Other studies focus on the stratigraphic aspects of shales and the effect of fabric, porosity and composition on geomechanical properties at the reservoir to the pore scales. Figure 4 shows the variety of pin (micron)-sized pore types that occur in shales. The white bar scales in each image are 1-2 microns in length.

FIGURE 4

Pin-Sized Pore Types in Shale

IRC tight gas research is focused on the Jackfork Group of Arkansas and eastern Oklahoma, and the Lewis Shale in Wyoming. Students have measured and interpreted a near-continuous 2,000-foot Jackfork section and conducted a geologic comparison to deepwater reservoirs worldwide. The study of such tight gas sands has been a central research focus for the Institute in recent years, according to Slatt.
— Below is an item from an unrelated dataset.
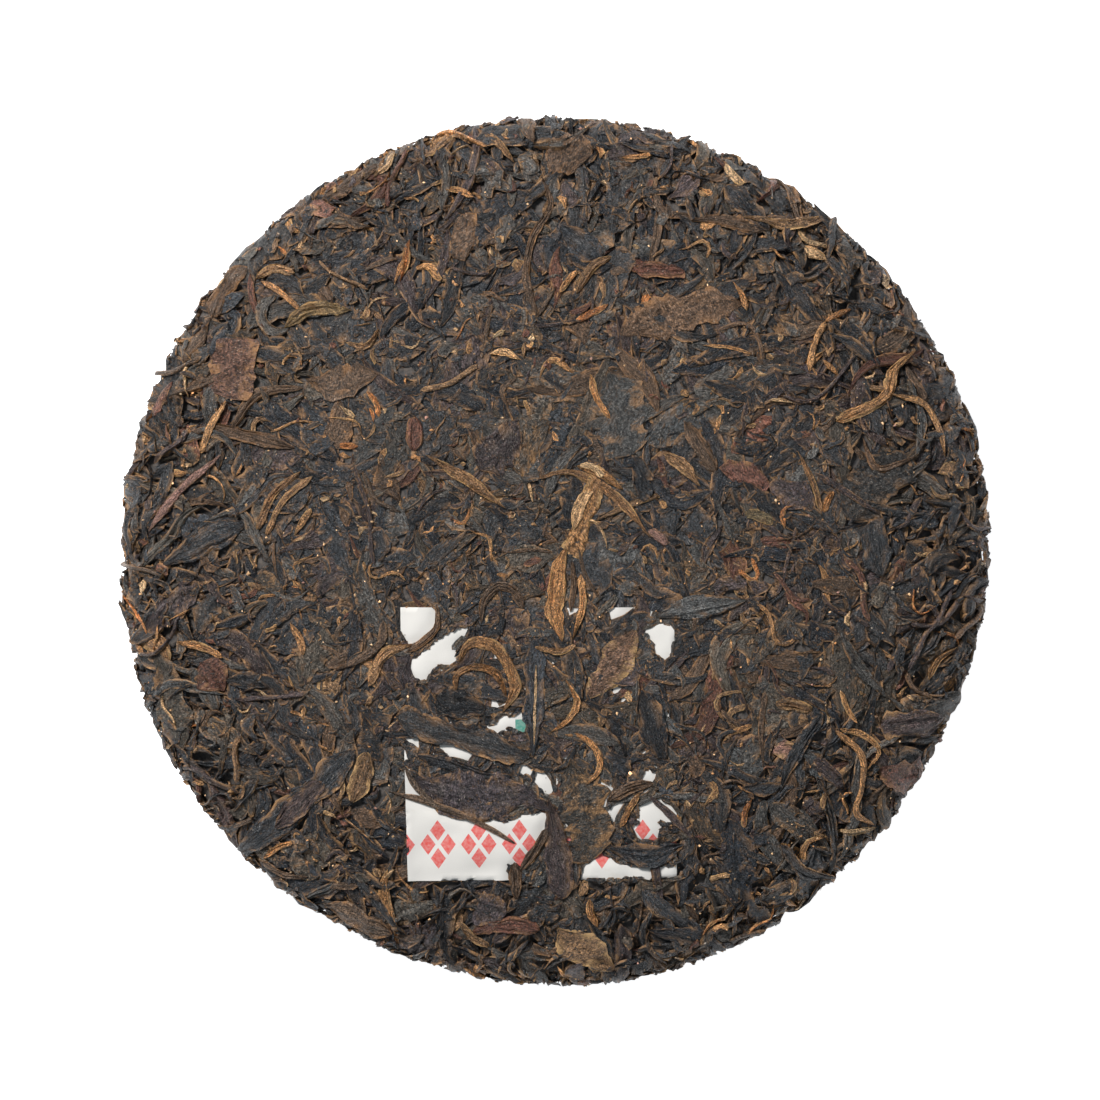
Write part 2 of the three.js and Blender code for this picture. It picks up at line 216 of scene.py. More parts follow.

Included in this research is the 3-D characterization and modeling of outcrops, then inputting them into reservoir simulators for fluid flow simulation. The example in Figure 5 shows the results of simulating the “reservoir performance” of a deepwater Jackfork outcrop that is analogous to deepwater reservoirs in the U.S. Gulf of Mexico. Slatt says the benefit is being able to see the rock characteristics in the outcrop to help explain reservoir production performance.

FIGURE 5

Quarry Modeling (with 3-D Permeability Model and Simulated Fluid Flow)

Slatt developed an integrated systematic workflow designed to optimize the measurement and interpretation for tight gas sand and shale reservoir characterization. The workflow incorporates core and outcrop lithology and sequence stratigraphy, geochemistry, petrophysics, geomechanics, well log and 3-D seismic analysis. “Integrating these techniques into a 3-D geocellular model allows for documenting and understanding the fine-scale stratigraphy of shales and tight gas sands and provides input into reservoir performance simulators as an aid to improved horizontal well placement,” he concludes.